Bob Stanley, co-founder, Senior Garden Steward and pastor for Sacred Garden, says his church wants to avoid being misunderstood about psychedelic substances, which it recognizes as sacraments and believes are covered under protections for religious freedom. But they take that responsibility very seriously. They want to learn from the secular world and from its clinical and psychological insights, such as how to be safe with entheogens. “But this is a church. We engage these sacraments from a commitment to care, respect and integrity in relationship, offering faith-based community for preparation, ceremony, and integration of what can be deeply divine experiences. This is a sacred practice for us,” said Stanley.
“Our goal is not to become some kind of legal workaround for medical providers to allow for the therapeutic provision of psychedelics to their patients. We offer pastoral counseling,” Stanley explained. “Every member of our church is open to the possibility of direct experience of the divine, whether that is called God, satori, or by other names. We believe the sacraments of our church can make the divine accessible in this lifetime.”

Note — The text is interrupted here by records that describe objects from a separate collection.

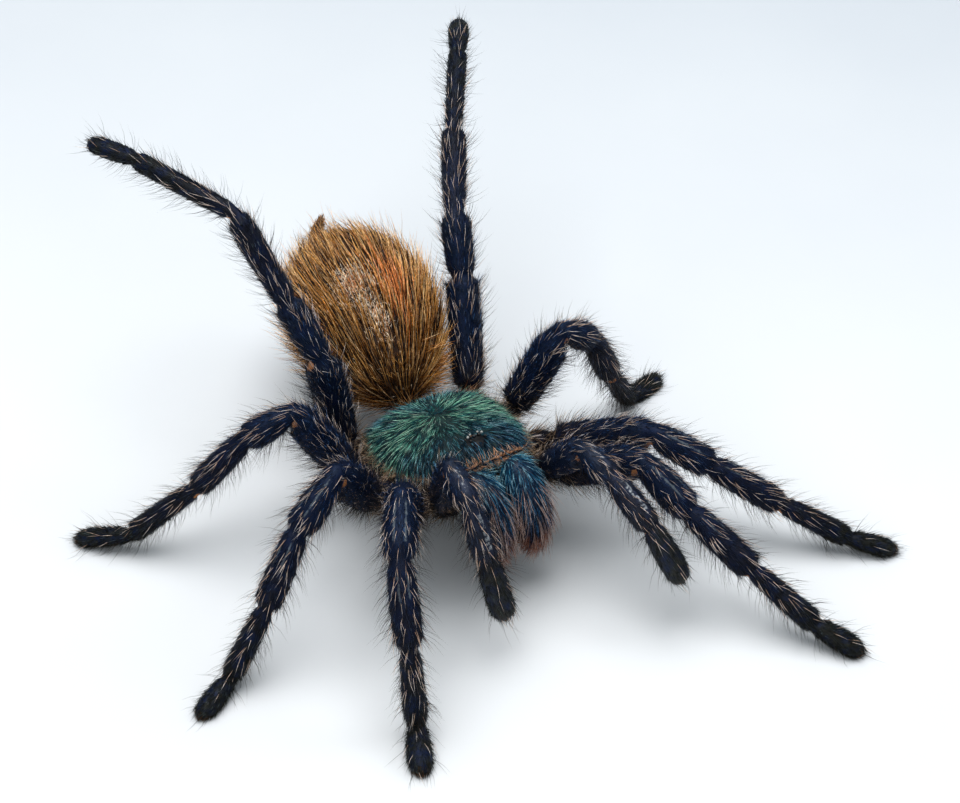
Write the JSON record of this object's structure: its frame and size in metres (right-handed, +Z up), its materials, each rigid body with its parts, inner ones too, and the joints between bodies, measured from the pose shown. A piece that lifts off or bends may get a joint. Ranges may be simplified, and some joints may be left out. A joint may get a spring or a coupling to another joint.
{
  "type": "tarantula specimen",
  "caption": "Dry tarantula specimen set in a standing pose, with a green carapace, a golden haired abdomen and blue-black legs, the hind pair raised.",
  "frame": {"origin": "centre of the bounding box at the surface that the feet stand on", "axes": "+Z up, the head towards -Y and the specimen's left side towards +X"},
  "size_m": [0.1045, 0.1153, 0.0484],
  "materials": {
    "carapace": "short iridescent green hair over dark cuticle",
    "abdomen": "long golden orange hair over dark brown skin",
    "jaws": "blue sheen with long pale-tipped hair",
    "limbs": "blue-black cuticle with dense dark hair and sparse pale hair",
    "fangs": "glossy black"
  },
  "bodies": {
    "root": {"cephalothorax": "carapace", "abdomen": "abdomen", "spinneret_left": "abdomen", "spinneret_right": "abdomen", "jaw_left": "jaws", "jaw_right": "jaws", "fang_left": "fangs", "fang_right": "fangs", "pedipalp_left": "limbs", "pedipalp_right": "limbs", "leg_1_left": "limbs", "leg_1_right": "limbs", "leg_2_left": "limbs", "leg_2_right": "limbs", "leg_3_left": "limbs", "leg_3_right": "limbs", "leg_4_left": "limbs", "leg_4_right": "limbs"}
  },
  "joints": []
}
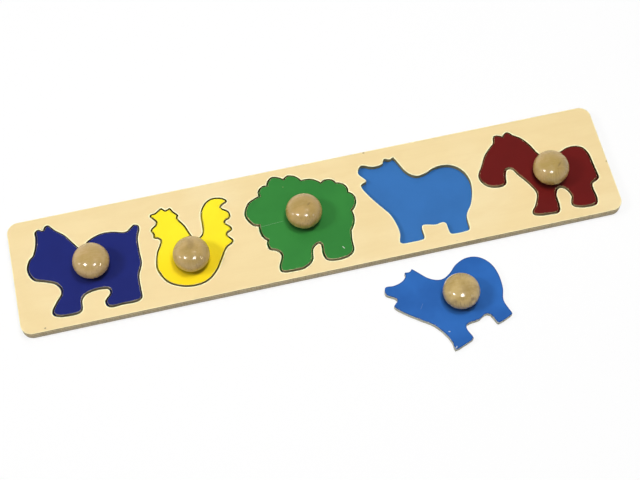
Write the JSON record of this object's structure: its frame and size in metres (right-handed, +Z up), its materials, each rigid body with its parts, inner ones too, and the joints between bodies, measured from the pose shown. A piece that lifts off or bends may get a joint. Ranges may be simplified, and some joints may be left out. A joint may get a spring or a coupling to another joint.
{
  "type": "peg puzzle",
  "caption": "Long wooden peg puzzle: painted animal shapes with turned ball knobs lift out of matching sawn openings; the hippo lies loose in front of its empty place.",
  "frame": {"origin": "centre of the board's underside, at table height", "axes": "+X along the board towards the horse, +Y towards the board's far side with the animals upright, +Z up out of the openings"},
  "size_m": [0.4, 0.1494, 0.0241],
  "materials": {
    "top_plywood": "satin",
    "base_plywood": "matte",
    "navy_floor": "satin",
    "yellow_floor": "satin",
    "green_floor": "satin",
    "blue_floor": "satin",
    "maroon_floor": "satin",
    "navy_paint": "satin",
    "yellow_paint": "satin",
    "green_paint": "satin",
    "blue_paint": "satin",
    "maroon_paint": "satin",
    "lacquered_wood": "gloss",
    "zinc_steel": "satin"
  },
  "bodies": {
    "board": {"frame_board": "top_plywood", "backing_board": "base_plywood", "dog_floor": "navy_floor", "rooster_floor": "yellow_floor", "sheep_floor": "green_floor", "hippo_floor": "blue_floor", "horse_floor": "maroon_floor"},
    "dog": {"dog_plate": "navy_paint", "dog_knob": "lacquered_wood", "dog_screw": "zinc_steel"},
    "rooster": {"rooster_plate": "yellow_paint", "rooster_knob": "lacquered_wood", "rooster_screw": "zinc_steel"},
    "sheep": {"sheep_plate": "green_paint", "sheep_knob": "lacquered_wood", "sheep_screw": "zinc_steel"},
    "hippo": {"hippo_plate": "blue_paint", "hippo_knob": "lacquered_wood", "hippo_screw": "zinc_steel"},
    "horse": {"horse_plate": "maroon_paint", "horse_knob": "lacquered_wood", "horse_screw": "zinc_steel"}
  },
  "joints": [
    {"name": "dog_lift", "type": "slide", "parent": "board", "child": "dog", "axis": [0, 0, 1], "range_m": [0, 0.05]},
    {"name": "rooster_lift", "type": "slide", "parent": "board", "child": "rooster", "axis": [0, 0, 1], "range_m": [0, 0.05]},
    {"name": "sheep_lift", "type": "slide", "parent": "board", "child": "sheep", "axis": [0, 0, 1], "range_m": [0, 0.05]},
    {"name": "hippo_lift", "type": "slide", "parent": "board", "child": "hippo", "axis": [0, 0, 1], "range_m": [0, 0.05]},
    {"name": "horse_lift", "type": "slide", "parent": "board", "child": "horse", "axis": [0, 0, 1], "range_m": [0, 0.05]}
  ]
}
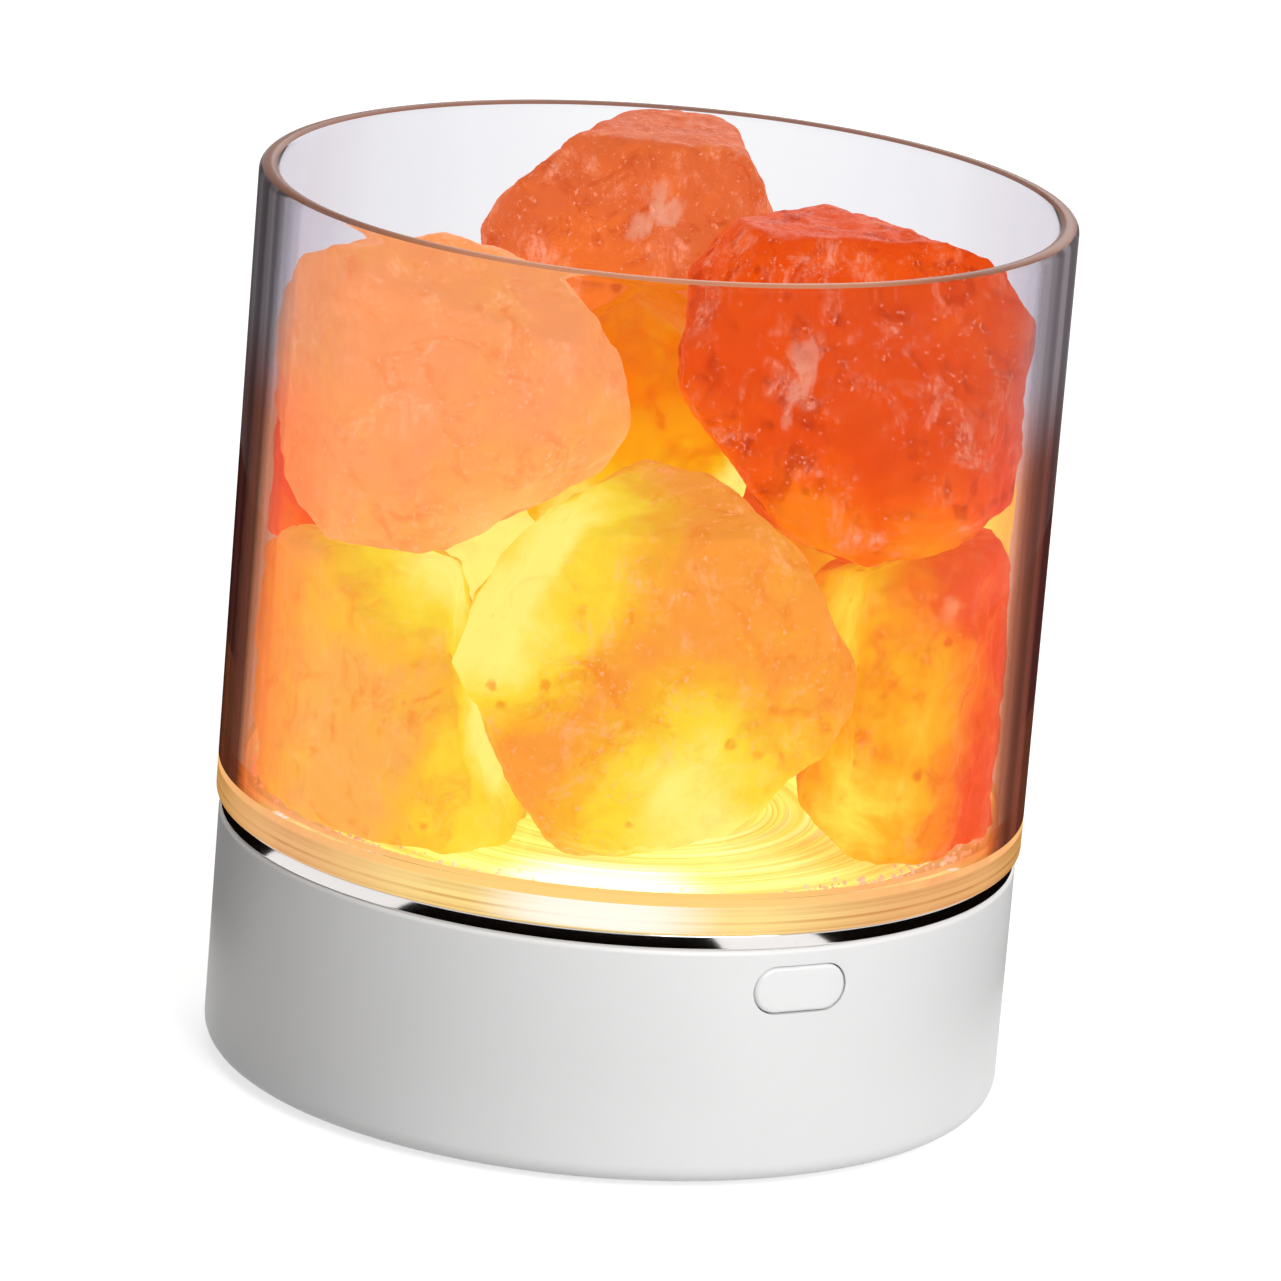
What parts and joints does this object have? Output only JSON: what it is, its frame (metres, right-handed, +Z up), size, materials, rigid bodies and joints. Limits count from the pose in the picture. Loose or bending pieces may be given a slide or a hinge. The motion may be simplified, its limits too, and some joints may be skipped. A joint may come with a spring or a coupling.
{
  "type": "salt crystal lamp",
  "caption": "Round table lamp: lumps of pink and orange rock salt in a clear cup, lit from below by a white rechargeable base with a push button.",
  "frame": {"origin": "point on the lamp's vertical axis in the plane of its feet", "axes": "+Z up along the lamp's axis, -Y out through the push button, +X to the right of someone facing the button"},
  "size_m": [0.082, 0.082, 0.0916],
  "materials": {
    "clear_glass": "polished",
    "chrome_trim": "polished",
    "clear_silicone": "satin",
    "clear_window": "gloss",
    "white_housing": "satin",
    "white_cover": "matte",
    "white_button": "satin",
    "plunger_white": "satin",
    "foot_rubber": "matte",
    "screw_steel": "satin",
    "white_reflector": "gloss",
    "led_board_white": "satin",
    "led_phosphor": "satin",
    "board_green": "satin",
    "component_black": "matte",
    "socket_steel": "satin",
    "battery_foil": "satin",
    "foam_pad": "matte",
    "ribbon_lead": "satin",
    "salt_gold": "satin",
    "salt_orange": "satin",
    "salt_peach": "satin",
    "salt_red": "satin",
    "salt_rose": "satin"
  },
  "bodies": {
    "root": {"glass_cup": "clear_glass", "trim_ring": "chrome_trim", "cup_gasket": "clear_silicone", "light_window": "clear_window", "base_shell": "white_housing", "bottom_cover": "white_cover", "rubber_feet": "foot_rubber", "cover_screws": "screw_steel", "reflector": "white_reflector", "led_board": "led_board_white", "led_chips": "led_phosphor", "led_board_screws": "screw_steel", "control_board": "board_green", "control_board_screws": "screw_steel", "board_parts": "component_black", "usb_socket": "socket_steel", "usb_insert": "component_black", "switch_board": "board_green", "tact_switch": "component_black", "battery_cell": "battery_foil", "battery_pad": "foam_pad", "led_leads": "ribbon_lead", "battery_leads": "ribbon_lead", "switch_leads": "ribbon_lead", "salt_stone_front": "salt_gold", "salt_stone_left": "salt_gold", "salt_stone_right": "salt_orange", "salt_stone_back": "salt_gold", "salt_stone_back_right": "salt_orange", "salt_stone_core": "salt_gold", "salt_stone_upper_left": "salt_peach", "salt_stone_upper_right": "salt_red", "salt_stone_peak": "salt_rose", "salt_stone_heart": "salt_orange", "salt_stone_left_chip": "salt_orange", "salt_stone_right_chip": "salt_orange", "salt_stone_middle_right": "salt_orange", "salt_stone_middle_back": "salt_peach"},
    "button": {"button_cap": "white_button", "switch_plunger": "plunger_white"}
  },
  "joints": [
    {"name": "button_press", "type": "slide", "parent": "root", "child": "button", "axis": [0, 1, 0], "range_m": [0, 0.0006], "stiffness_N_per_m": 900}
  ]
}
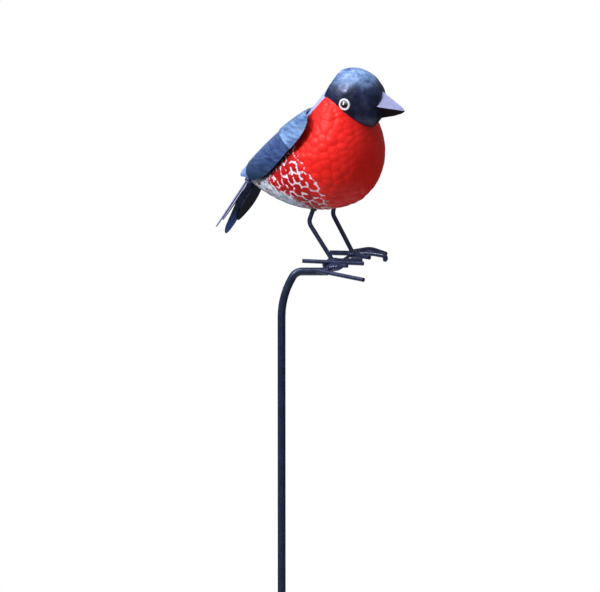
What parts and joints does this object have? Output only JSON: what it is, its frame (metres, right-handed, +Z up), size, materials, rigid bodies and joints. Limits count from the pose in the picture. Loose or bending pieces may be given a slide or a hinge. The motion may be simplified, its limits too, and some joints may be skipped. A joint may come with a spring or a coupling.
{
  "type": "metal bird garden stake",
  "caption": "Painted sheet-metal garden bird with a dark hood, red breast and blue wings, welded on a bent round steel stake.",
  "frame": {"origin": "on the axis of the stake's straight shaft, at soil level", "axes": "+Z up along the shaft, +X the way the bird's beak points, +Y the bird's left side"},
  "size_m": [0.205, 0.112, 1.0409],
  "materials": {
    "hood_paint": "satin enamel over hammered sheet steel, paler blue on the crown",
    "beak_paint": "satin enamel, dark under the gape",
    "eye_white": "gloss enamel",
    "eye_black": "gloss enamel",
    "body_paint": "satin enamel over hammered sheet steel, pale blue-white rubbed on the vent",
    "wing_paint": "satin enamel, hand-brushed lighter streaks",
    "tail_paint": "satin enamel",
    "wire_paint": "satin enamel on round steel wire",
    "weld_paint": "satin enamel over weld beads",
    "stake_paint": "satin powder coat on round steel bar"
  },
  "bodies": {
    "root": {"head_hood": "hood_paint", "nape_plate_left": "hood_paint", "nape_plate_right": "hood_paint", "beak_upper": "beak_paint", "beak_lower": "beak_paint", "eye_ring_left": "eye_white", "eye_ring_right": "eye_white", "eye_bead_left": "eye_black", "eye_bead_right": "eye_black", "body_shell_left": "body_paint", "body_shell_right": "body_paint", "wing_primary_left": "wing_paint", "wing_primary_right": "wing_paint", "wing_secondary_left": "wing_paint", "wing_secondary_right": "wing_paint", "wing_covert_left": "wing_paint", "wing_covert_right": "wing_paint", "tail_inner_left": "tail_paint", "tail_inner_right": "tail_paint", "tail_outer_left": "tail_paint", "tail_outer_right": "tail_paint", "leg_left": "wire_paint", "leg_right": "wire_paint", "toe_long_left": "wire_paint", "toe_long_right": "wire_paint", "toe_inner_left": "wire_paint", "toe_inner_right": "wire_paint", "toe_outer_left": "wire_paint", "toe_outer_right": "wire_paint", "toe_low_right": "wire_paint", "foot_link": "wire_paint", "perch_strut": "wire_paint", "foot_weld_left": "weld_paint", "foot_weld_right": "weld_paint", "perch_weld": "weld_paint", "tail_weld": "weld_paint", "hip_weld_left": "weld_paint", "hip_weld_right": "weld_paint", "wing_tack_1_left": "weld_paint", "wing_tack_1_right": "weld_paint", "wing_tack_2_left": "weld_paint", "wing_tack_2_right": "weld_paint", "belly_tack_1": "weld_paint", "belly_tack_2": "weld_paint", "belly_tack_3": "weld_paint", "stake_rod": "stake_paint"}
  },
  "joints": []
}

In particular, his group sees the end of life as a sacred time, with a distinct liturgy for the dying. “With the experience of the divine we believe we can have in this life, it’s not just a pill you take and go there. It’s about intention and asking,” he says. “It’s not a clinical experience.”
In the meantime, Dr. Aggarwal, his lawyers, and others will continue to push for legalized therapeutic access to psychedelics like psilocybin, among other entheogens that have attracted interest worldwide. The impressive, though preliminary and small-scale, results to date on the benefits of psilocybin, in particular, would seem to demand nothing less.